Caladium – Puple Ink Pilot Parallel Pen – Water on brush lets ink bleed
Colors can be added by using water soluble colored pencils and pens with colored inks.
Caladium first drawn with Derwent Graphitint pencils – water added to half of drawing
Caladium drawn with Derwent Graphitint pencils – water added to entire piece
Watercolors can be painted onto contour drawings. Pencil will not bleed with water.
Rudbeckia contour drawing – Watercolors made with natural pigments
Rudbeckia contour drawing with watercolor
Papers that have been colored before can be drawn upon. This paper was colored as part of my Creativity Container folder.
Rudbeckia on water colored paper – Derwent Graphitint waters oluble pencils
I like to keep my finished drawings together in their folder. It is a safe and sacred creative space.
I can take all the drawings out and lay them together to see their connections. This is why I like folders, not journals.
CLOSING PRAYER / POEM
This poem by Li-Young Lee beautifully illustrates Interbeing.
From blossoms
By Li-Young Lee
From blossoms comes
this brown paper bag of peaches
we bought from the boy
at the bend in the road where we turned toward
signs painted Peaches.
From laden boughs, from hands,
from sweet fellowship in the bins,
comes nectar at the roadside, succulent
peaches we devour, dusty skin and all,
comes the familiar dust of summer, dust we eat.

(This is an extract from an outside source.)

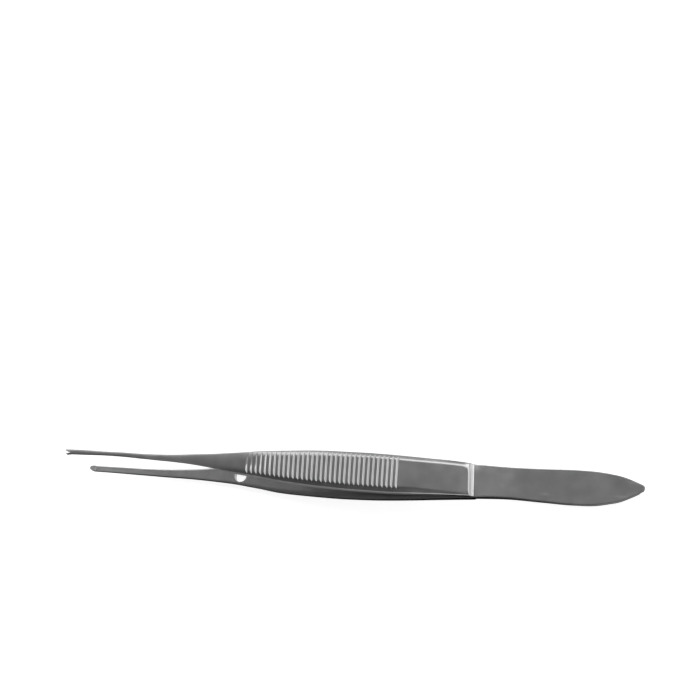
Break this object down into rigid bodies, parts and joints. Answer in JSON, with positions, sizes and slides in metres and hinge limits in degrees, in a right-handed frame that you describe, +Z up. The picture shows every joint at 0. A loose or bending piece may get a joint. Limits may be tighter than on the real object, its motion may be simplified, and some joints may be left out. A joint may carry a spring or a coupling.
{
  "type": "thumb forceps",
  "caption": "Slim sprung thumb forceps with a leaf-shaped heel, stepped and serrated grips, a guide pin and fine interlocking teeth at the tips, lying open.",
  "frame": {"origin": "middle of the forceps' box, on the floor the forceps lies on", "axes": "+X along the forceps towards its heel, +Y across the arms, +Z up, the way the upper arm stands away from the lower one"},
  "size_m": [0.1022, 0.0068, 0.0152],
  "materials": {
    "satin_steel": "stainless steel, finely ground and satin blasted, slightly blotchy",
    "pin_steel": "turned stainless steel, plain and a little brighter than the arms"
  },
  "bodies": {
    "root": {"upper_arm": "satin_steel", "lower_arm": "satin_steel", "guide_pin": "pin_steel"}
  },
  "joints": []
}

O, to take what we love inside,
to carry within us an orchard, to eat
not only the skin, but the shade,
not only the sugar, but the days, to hold
the fruit in our hands, adore it, then bite into
the round jubilance of peach.
There are days we live
as if death were nowhere
in the background; from joy
to joy to joy, from wing to wing,
from blossom to blossom to
impossible blossom, to sweet impossible blossom.